Stress oxydatif et ions de calcium

La maladie de Parkinson est une maladie neurologique qui affecte le système nerveux central et qui entraîne une perte de contrôle progressive des capacités de mouvement.

L’hypothèse la plus répandue au sujet du mécanisme par lequel ces cellules dégénèrent est qu’il s’agirait de l’œuvre du stress oxydatif. Ce dernier surviendrait lorsque les cellules sont surutilisées et produisent de l’énergie.

Ces neurones hyperactifs sont inhabituels, car ils génèrent une activité électrique rythmique qui entraîne un flux anormal  d’ions de calcium dans les cellules. Or, la régulation des niveaux de calcium à l’intérieur des cellules est extrêmement importante. Dans une cellule surutilisée, parce qu’atteinte de Parkinson, les ions calcium qui doivent normalement être expulsés de la cellule se trouvent donc en plus grand nombre. Le processus d’expulsion requiert évidemment de l’énergie, et les chercheurs croient que cette surcharge de travail pourrait générer un stress oxydatif supplémentaire.

C’est l’équipe du neurophysiologiste James Surmeier, de la Northwestern University de Chicago, qui a permis de mettre en évidence que ce processus d’expulsion des ions de calcium «stresse» les neurones et cause leur mort précoce. Leur recherche parue dans le magazine Nature met du même coup en évidence qu’un médicament utilisé dans le traitement de la pression sanguine élevée et qui a pour effet de bloquer les ions de calcium pourrait être efficace dans le traitement de la maladie de Parkinson. En effet, ce médicament (l’isradipine) rendrait les neurones moins vulnérables aux agents de stress oxydatif rencontrés dans le microenvironnement.
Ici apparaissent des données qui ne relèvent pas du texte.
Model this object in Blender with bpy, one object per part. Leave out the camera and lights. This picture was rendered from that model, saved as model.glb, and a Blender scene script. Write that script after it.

Thérèse Di Paolo, professeure au département de pharmacie de l’Université Laval, estime qu’il «s’agit d’une étude intéressante» dont la publication dans «l’un des plus prestigieux périodiques de recherche au monde» augmente la crédibilité, mais qu’«il faudra valider dans des études cliniques chez l'humain». Mme Di Paolo étudie comment traiter et prévenir les effets secondaires de la Lévodopa, le médicament le plus utilisé et le plus efficace à ce jour pour traiter les symptômes moteurs du Parkinson. «Il y a plusieurs traitements symptomatiques de la maladie de Parkinson, mais aucun traitement pour guérir la maladie ou pour arrêter sa progression», rappelle-t-elle.  

Unanimes
Les avis des experts de l’Université Laval pour la maladie de Parkinson sont unanimes : «en termes d’application clinique, tenter de bloquer les canaux ioniques [de calcium] est une hypothèse valable qui mérite d’être vérifiée avec les médicaments déjà sur le marché», estime Frédéric Calon, professeur à la faculté de pharmacie. «La sélectivité des composés posera surement des problèmes, mais il faut l’essayer tout de même», croit-il.

Par ailleurs, Claude Rouillard, professeur au département de psychiatrie et de neurosciences, ajoute que «même si ces drogues sont couramment utilisées en thérapeutique et sont des médicaments sécuritaires, il y a des questions importantes que l’on peut soulever. Premièrement, les premiers symptômes du Parkinson apparaissent seulement lorsque la maladie est relativement avancée; c’est-à-dire lorsqu’il y a une diminution de la dopamine d’environ 80% dans le cerveau». À ce moment, précise-t-il, «il est plausible que l’on puisse ralentir la progression de la maladie, mais il serait plus difficile de la  stopper et encore plus de la renverser». Il souligne également que «le stress oxydatif est une cause parmi plusieurs de la dégénérescence des neurones dopaminergiques. Il se pourrait donc que, chez plusieurs patients, la cause de la dégénérescence de ces neurones soit d’une autre origine que ce stress oxydatif, rendant ainsi inappropriée l’utilisation de ces drogues», soulève-t-il.

Toutes les expérimentations réalisées dans le cadre de l’étude ont été réalisées in vitro sur des neurones de souris. Un énorme pas reste à franchir entre ces données et la mise en marché de médicaments efficaces. «Il faut donc toujours être prudent dans l’interprétation de nos résultats de recherche», souligne le Dr Rouillard. «Les connaissances avancent rapidement, mais il faut éviter de créer trop rapidement de faux espoirs», tempère-t-il.  

Enfin, une étude de phase II pour tester la tolérance des patients atteints de Parkinson à l’isradipine est déjà en cours sous la direction de l’équipe de Surmeier. Il s’agira ensuite de vérifier si le traitement se montre concluant. Si tel est le cas, l’isradipine pourrait devenir le premier médicament qui permettrait de ralentir la progression du Parkinson.